Where beginners should start
A beginner should not jump directly into advanced AI agents or MLOps. The best learning path is layered.
Start with the lakehouse concept. Understand why organizations moved from traditional warehouses and unmanaged data lakes toward governed lakehouse platforms.
Then learn data engineering foundations: ingestion, transformation, Spark DataFrames, SQL, Delta Lake, batch pipelines, streaming basics, and job orchestration.
After that, move into production concepts: Unity Catalog, permissions, lineage, monitoring, schema control, pipeline reliability, and cost optimization.
Only then move deeper into machine learning and AI workflows such as MLflow, feature engineering, model lifecycle, RAG pipelines, and agentic applications.
This sequence matters because AI systems built on weak data foundations usually fail in production.
A practical learning route through SkillNyx Academy
For readers who want to build the skill seriously, SkillNyx Academy has Databricks-focused courses that can be followed as a structured path rather than random tutorials.

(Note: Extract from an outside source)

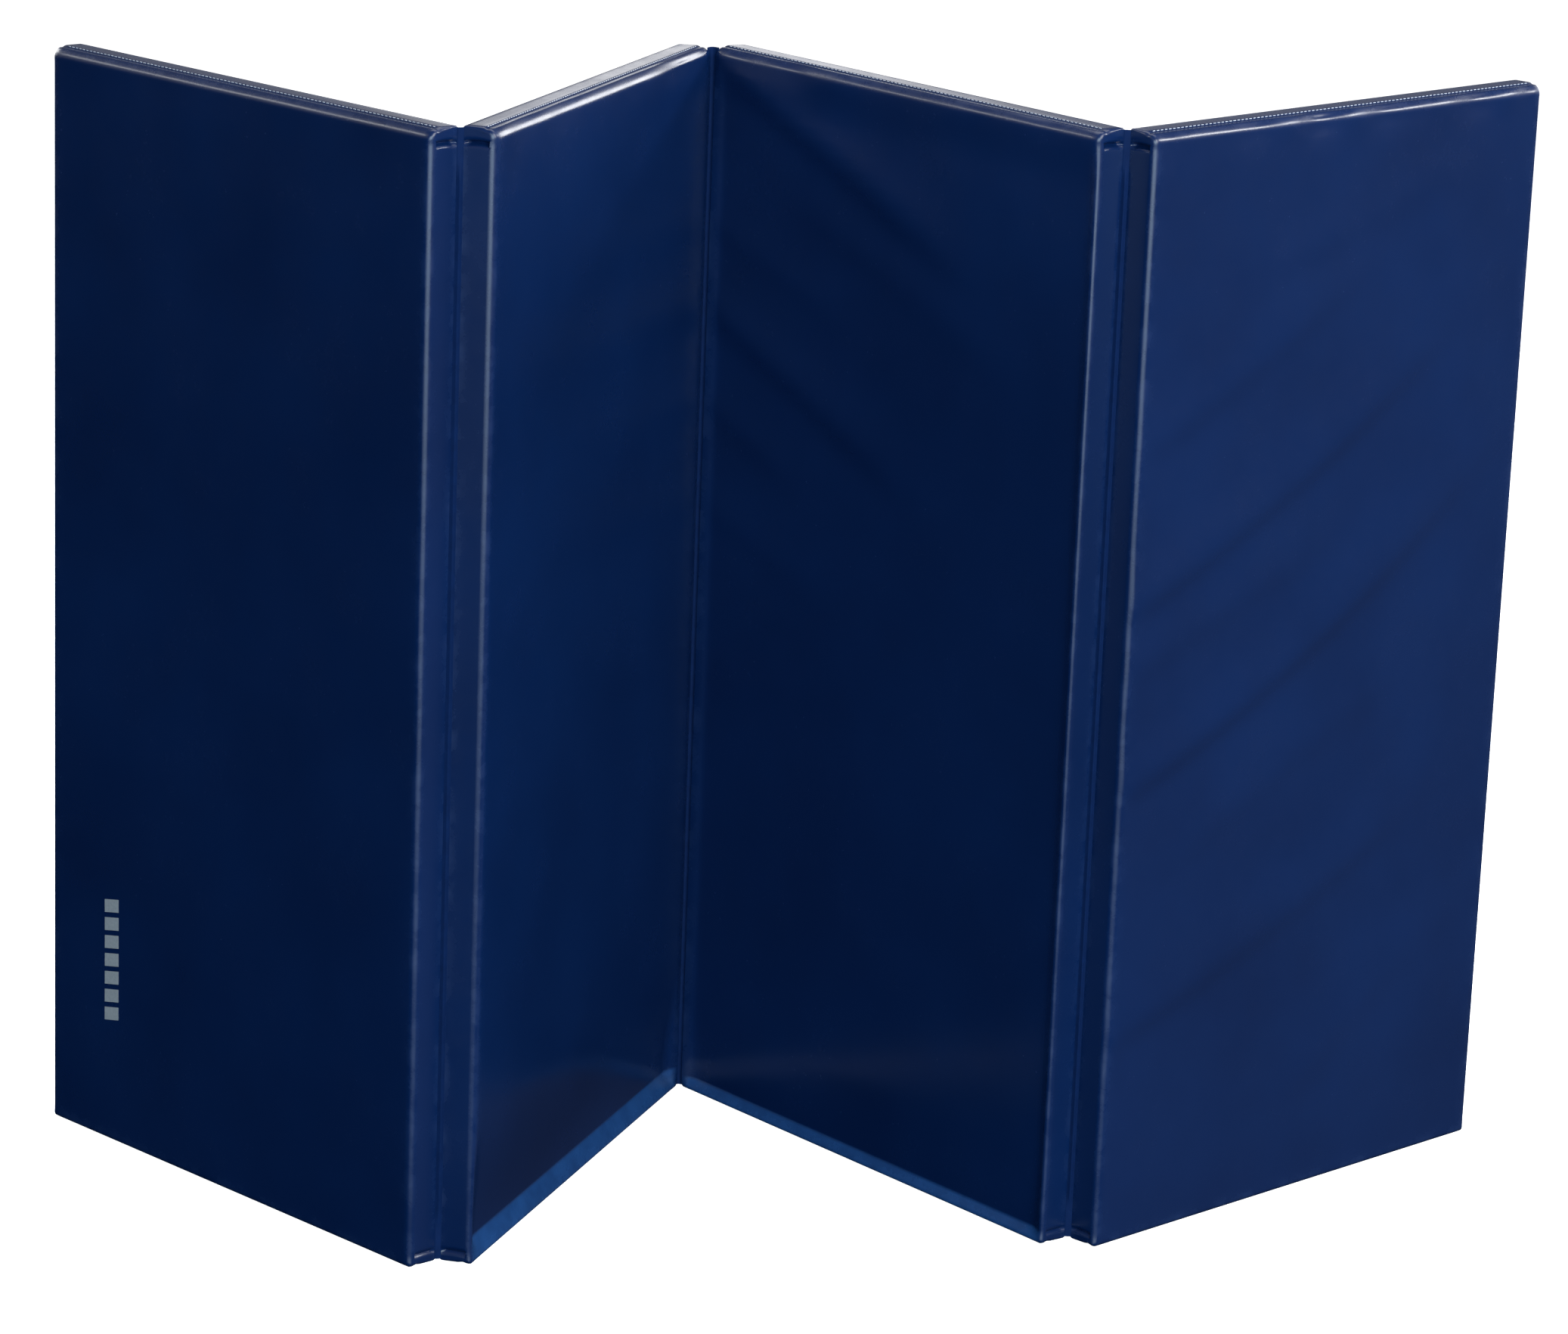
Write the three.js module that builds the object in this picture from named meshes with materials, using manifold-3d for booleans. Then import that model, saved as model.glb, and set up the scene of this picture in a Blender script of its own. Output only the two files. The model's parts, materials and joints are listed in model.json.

Beginner - Databricks Foundations for Data & Analytics
Intermediate - Databricks Data Engineering and Lakehouse Pipelines
Expert - Databricks for ML, MLOps, and Gen AI
This is not about learning one more software tool. It is about understanding how enterprise data systems are being rebuilt for the AI era.
Final view
Databricks matters because it sits where three major technology shifts meet: cloud data platforms, governed analytics, and enterprise AI.
Companies want faster insights, cleaner pipelines, stronger governance, and AI systems that can work with business data safely. Databricks is one of the platforms trying to solve that full problem, not just one piece of it.
For learners, the message is simple: Databricks is not only a data engineering skill. It is becoming a platform skill for the AI-driven enterprise.
The professionals who understand this ecosystem early will be better prepared for the next wave of data and AI roles.